The government has fast-tracked reforms in the telecom sector and continues to be proactive in providing room for growth for telecom companies. Some of the other major initiatives taken by the government are as follows:
- The Government of India has allocated Rs 10,000 crore (US$ 1.5 billion) for rolling out optical fiber-based broadband network across 150,000 cumulative gram panchayats (GP) and Rs 3,000 crore (US$ 450 million) for laying optical fiber cable (OFC) and procuring equipment for the Network For Spectrum (NFS) project in 2017-18.
- The Ministry of Communications & Information Technology has launched Twitter Sewa, an online communications platform for registration and resolution of user complaints in the telecommunications and postal sectors.
- The TRAI has released a consultation paper which aims to offer consumers free Internet services within the net neutrality framework and has proposed three models for free data delivery to customers without violating the regulations.
- The Government of India has liberalised the payment terms for spectrum auctions by allowing two options of payments to telecom companies for acquiring the right to use spectrum, which include upfront payment and payment in instalments.
- The Department of Telecommunications (DoT) has amended the Unified Licence for telecom operations which will allow sharing of active telecom infrastructure like antenna, feeder cable and transmission systems between operators, thereby lowering the costs of operations and leading to faster rollout of networks.
- The TRAI has recommended a Public-Private Partnership (PPP) model for BharatNet, the central government’s ambitious project to set up a broadband network in rural India, and has also envisaged central and state governments to become the main clients in this project.
- The Ministry of Skill Development and Entrepreneurship (MSDE) signed a Memorandum of Understanding (MoU) with DoT to develop and implement National Action Plan for Skill Development in Telecom Sector, with an objective of fulfilling skilled manpower requirement and providing employment and entrepreneurship opportunities in the sector.
- The TRAI has directed the telecom companies or mobile operators to compensate the consumers in the event of dropped calls with a view to reduce the increasing number of dropped calls.
New business opportunities for telcos
Telecom companies, under pressure from low tariffs and slow growth of infrastructure, can turn to new business opportunities to spur growth, according to a Deloitte India report. Titled “Technology, Media and Telecommunications Predictions 2017”, the report identifies major growth opportunities in Internet of Things, Software as a Service and biometric verification, among others. “With growth in data and more people on the same networks, there is need for a bigger (data) highway,” Hemant Joshi of Deloitte said. “With such competitive pricing, from where is the money going to come? It will come from new applications and new technologies,” he added.
The report predicts that India will soon be a global hub for Internet of Things (IoT) solutions, spurred by government efforts under the Smart City and Digital India initiatives.

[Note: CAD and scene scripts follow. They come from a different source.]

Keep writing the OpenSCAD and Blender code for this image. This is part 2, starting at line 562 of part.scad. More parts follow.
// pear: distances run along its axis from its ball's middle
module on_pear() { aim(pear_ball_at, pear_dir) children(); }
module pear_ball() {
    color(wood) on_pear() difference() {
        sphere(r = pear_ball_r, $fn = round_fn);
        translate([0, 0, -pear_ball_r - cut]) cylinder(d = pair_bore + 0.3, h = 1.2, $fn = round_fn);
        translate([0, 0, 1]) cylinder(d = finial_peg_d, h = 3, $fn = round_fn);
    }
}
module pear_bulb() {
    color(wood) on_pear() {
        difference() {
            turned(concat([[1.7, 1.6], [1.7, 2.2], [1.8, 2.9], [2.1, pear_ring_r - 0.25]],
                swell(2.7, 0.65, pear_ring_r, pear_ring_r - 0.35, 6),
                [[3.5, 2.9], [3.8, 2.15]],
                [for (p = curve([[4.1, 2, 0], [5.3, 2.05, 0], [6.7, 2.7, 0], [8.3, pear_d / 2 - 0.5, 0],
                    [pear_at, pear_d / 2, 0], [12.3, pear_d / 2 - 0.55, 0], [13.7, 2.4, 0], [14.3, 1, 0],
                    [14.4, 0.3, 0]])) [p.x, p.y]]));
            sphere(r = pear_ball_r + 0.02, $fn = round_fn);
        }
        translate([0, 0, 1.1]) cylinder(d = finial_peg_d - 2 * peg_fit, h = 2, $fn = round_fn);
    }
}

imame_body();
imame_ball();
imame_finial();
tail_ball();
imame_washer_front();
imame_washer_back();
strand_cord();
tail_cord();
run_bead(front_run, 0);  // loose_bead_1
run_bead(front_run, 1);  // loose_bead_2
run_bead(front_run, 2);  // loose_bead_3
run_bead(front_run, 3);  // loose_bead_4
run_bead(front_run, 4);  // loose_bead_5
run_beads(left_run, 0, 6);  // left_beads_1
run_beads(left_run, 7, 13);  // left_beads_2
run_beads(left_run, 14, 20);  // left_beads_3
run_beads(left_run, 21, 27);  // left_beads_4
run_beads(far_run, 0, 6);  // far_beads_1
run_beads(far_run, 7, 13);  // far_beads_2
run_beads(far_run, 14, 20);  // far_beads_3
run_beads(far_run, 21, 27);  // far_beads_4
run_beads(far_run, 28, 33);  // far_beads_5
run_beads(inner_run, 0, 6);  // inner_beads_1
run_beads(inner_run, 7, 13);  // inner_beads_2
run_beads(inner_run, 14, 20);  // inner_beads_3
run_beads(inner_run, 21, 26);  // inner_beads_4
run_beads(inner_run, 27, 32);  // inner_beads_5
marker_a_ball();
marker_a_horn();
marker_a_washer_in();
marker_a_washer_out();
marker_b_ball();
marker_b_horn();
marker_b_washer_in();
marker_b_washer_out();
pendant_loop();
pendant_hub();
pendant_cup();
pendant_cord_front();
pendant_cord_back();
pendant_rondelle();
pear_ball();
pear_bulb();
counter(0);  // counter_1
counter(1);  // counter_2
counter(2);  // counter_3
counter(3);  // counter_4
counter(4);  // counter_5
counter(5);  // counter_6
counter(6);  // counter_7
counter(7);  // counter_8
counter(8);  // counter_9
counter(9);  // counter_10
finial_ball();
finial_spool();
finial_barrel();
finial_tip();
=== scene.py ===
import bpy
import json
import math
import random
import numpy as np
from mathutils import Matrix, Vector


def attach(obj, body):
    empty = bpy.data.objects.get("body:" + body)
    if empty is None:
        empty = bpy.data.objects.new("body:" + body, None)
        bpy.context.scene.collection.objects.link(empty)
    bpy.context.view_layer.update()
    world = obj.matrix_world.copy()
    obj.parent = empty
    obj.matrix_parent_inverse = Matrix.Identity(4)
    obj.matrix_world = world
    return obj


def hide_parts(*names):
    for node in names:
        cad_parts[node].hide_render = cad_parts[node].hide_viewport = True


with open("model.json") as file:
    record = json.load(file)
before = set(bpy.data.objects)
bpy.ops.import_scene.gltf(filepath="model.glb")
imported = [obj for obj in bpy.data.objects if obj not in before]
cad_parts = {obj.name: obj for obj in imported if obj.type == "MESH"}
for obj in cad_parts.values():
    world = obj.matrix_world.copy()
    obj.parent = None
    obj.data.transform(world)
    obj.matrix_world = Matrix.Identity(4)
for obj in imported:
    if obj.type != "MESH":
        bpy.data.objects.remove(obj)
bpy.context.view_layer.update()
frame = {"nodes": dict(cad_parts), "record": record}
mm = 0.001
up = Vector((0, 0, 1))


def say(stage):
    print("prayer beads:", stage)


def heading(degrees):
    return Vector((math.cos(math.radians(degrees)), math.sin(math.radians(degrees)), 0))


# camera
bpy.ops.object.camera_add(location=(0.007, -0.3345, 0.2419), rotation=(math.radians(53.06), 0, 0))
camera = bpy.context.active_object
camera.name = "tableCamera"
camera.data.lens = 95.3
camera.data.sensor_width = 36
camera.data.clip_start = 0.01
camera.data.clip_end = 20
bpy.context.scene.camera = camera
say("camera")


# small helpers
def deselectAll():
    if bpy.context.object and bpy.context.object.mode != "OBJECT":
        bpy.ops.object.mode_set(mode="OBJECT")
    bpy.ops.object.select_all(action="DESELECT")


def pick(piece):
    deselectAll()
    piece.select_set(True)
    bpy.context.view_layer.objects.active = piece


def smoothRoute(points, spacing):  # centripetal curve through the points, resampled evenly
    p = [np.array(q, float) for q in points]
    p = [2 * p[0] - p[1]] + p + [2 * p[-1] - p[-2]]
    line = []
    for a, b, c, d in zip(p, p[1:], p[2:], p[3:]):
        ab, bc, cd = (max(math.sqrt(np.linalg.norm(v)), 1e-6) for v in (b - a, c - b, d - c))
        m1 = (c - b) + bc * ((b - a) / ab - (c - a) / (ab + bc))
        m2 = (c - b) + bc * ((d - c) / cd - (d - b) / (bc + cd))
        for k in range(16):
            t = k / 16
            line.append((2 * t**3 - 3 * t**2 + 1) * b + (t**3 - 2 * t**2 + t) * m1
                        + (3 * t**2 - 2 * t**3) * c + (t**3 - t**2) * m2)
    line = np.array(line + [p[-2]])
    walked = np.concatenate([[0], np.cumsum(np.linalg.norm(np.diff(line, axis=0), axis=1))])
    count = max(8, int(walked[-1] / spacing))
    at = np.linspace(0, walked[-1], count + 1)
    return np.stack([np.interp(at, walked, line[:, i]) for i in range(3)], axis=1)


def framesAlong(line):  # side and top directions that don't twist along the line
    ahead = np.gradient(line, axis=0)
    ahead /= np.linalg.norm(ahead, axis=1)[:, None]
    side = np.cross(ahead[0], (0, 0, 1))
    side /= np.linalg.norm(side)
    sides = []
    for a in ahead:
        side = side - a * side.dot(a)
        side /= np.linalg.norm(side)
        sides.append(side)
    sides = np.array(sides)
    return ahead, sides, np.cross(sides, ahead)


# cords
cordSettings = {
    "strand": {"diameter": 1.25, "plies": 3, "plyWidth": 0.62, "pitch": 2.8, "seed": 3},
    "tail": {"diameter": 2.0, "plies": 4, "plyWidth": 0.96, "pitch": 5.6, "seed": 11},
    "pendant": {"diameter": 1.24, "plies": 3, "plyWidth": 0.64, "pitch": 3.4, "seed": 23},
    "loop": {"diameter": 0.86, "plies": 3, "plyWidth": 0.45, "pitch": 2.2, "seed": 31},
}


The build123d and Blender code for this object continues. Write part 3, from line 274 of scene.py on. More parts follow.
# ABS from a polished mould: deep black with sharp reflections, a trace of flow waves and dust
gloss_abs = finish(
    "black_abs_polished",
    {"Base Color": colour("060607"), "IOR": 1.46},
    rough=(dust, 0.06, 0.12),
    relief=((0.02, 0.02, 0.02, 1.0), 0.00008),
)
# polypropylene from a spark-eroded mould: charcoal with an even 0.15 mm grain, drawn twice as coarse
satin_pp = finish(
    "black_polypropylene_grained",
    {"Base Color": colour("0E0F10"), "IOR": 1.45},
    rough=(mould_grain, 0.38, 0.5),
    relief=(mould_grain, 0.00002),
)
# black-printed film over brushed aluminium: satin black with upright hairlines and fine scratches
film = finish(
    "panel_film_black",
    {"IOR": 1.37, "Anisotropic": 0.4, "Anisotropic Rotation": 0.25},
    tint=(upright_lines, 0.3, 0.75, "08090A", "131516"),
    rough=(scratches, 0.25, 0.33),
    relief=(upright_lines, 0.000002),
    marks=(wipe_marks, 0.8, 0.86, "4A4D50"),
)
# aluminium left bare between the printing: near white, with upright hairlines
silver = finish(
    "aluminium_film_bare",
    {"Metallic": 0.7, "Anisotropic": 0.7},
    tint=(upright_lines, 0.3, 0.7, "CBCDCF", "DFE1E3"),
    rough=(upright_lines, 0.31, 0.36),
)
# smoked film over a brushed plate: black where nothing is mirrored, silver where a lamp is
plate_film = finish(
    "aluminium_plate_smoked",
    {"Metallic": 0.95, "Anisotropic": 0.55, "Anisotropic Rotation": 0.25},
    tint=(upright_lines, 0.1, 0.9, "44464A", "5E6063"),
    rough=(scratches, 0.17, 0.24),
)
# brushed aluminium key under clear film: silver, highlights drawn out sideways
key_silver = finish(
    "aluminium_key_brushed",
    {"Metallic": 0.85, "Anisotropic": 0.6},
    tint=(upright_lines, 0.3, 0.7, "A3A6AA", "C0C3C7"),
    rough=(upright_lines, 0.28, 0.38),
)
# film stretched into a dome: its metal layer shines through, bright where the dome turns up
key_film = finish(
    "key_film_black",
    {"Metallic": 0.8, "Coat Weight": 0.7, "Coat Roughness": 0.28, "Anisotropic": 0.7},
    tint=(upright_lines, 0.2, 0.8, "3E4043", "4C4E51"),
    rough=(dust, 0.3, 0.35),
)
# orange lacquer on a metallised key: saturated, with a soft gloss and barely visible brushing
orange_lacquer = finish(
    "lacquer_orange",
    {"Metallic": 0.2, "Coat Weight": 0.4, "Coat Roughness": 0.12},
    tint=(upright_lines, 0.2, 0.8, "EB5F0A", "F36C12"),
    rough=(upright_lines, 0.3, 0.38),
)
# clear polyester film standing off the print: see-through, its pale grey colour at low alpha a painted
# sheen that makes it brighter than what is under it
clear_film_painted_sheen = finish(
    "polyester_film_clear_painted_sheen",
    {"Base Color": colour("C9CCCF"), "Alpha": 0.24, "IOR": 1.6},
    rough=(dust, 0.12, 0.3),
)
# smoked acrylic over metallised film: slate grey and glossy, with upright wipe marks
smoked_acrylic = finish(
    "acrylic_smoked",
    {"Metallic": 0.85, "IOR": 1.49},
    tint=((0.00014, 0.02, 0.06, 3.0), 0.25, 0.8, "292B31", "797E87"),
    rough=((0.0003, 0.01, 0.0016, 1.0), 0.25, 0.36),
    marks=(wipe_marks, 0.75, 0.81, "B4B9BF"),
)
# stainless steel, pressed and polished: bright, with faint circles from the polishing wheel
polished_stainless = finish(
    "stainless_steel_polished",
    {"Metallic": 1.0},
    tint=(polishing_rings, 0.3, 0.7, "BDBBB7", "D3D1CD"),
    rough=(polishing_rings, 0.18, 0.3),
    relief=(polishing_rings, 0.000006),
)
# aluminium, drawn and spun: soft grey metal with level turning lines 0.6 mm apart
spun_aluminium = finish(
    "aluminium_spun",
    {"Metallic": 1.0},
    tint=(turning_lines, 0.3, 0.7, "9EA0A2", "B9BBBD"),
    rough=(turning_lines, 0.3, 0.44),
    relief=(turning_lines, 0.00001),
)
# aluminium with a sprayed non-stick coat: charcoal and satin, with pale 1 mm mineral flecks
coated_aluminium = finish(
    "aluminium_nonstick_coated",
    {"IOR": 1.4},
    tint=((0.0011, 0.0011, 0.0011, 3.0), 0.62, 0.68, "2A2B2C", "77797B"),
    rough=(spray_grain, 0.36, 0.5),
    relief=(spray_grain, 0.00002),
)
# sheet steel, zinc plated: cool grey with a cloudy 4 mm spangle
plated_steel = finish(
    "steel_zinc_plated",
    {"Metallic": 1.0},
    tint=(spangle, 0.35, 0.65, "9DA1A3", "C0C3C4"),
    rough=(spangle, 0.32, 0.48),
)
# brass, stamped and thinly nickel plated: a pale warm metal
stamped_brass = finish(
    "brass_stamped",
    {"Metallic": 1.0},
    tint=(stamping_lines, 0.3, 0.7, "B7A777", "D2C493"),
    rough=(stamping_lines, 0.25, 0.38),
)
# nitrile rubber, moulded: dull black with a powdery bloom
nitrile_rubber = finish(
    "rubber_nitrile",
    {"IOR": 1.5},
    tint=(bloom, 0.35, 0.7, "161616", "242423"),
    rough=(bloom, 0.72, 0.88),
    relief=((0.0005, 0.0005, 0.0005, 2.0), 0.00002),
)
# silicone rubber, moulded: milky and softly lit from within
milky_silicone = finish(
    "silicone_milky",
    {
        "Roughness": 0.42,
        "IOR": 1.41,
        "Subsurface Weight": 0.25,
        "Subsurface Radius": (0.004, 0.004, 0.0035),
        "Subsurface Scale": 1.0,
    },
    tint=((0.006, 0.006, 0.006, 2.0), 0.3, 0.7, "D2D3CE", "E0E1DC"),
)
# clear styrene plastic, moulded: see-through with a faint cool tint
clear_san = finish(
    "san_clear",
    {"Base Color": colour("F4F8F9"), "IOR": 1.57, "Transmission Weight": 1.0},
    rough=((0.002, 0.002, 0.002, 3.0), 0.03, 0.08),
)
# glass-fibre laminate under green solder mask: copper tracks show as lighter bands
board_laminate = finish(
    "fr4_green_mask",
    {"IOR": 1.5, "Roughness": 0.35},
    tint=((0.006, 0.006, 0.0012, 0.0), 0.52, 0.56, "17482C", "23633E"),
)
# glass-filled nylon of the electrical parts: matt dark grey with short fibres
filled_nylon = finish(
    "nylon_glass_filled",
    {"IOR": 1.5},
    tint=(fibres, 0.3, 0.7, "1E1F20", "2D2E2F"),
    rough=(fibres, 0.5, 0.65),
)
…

Deloitte says the market will be valued at $9 billion with 1.9 billion connected units installed by 2020. “IoT devices are proliferating and are being used currently in sectors such as logistics”, Joshi said. “Telcos, which provide the heart of IoT, will need to be competitive and provide both low and high spectrum connectivity.” Commercial IoT devices that transmit short amounts of data over a long period of time typically need lesser spectrum to communicate even as they preserve battery life. The report predicts that operators will start experimenting with modems suited to such IoT devices.
India will emerge as a leading player in the virtual world by having 700 million internet users of the 4.7 billion global users by 2025, as per a Microsoft report. With the government’s favorable regulation policies and 4G services hitting the market, the Indian telecommunication sector is expected to witness fast growth in the next few years. The Government of India also plans to auction the 5G spectrum in bands like 3,300 MHz and 3,400 MHz to promote initiatives like Internet of Things (IoT), machine-to-machine communications, instant high definition video transfer as well as its Smart Cities initiative.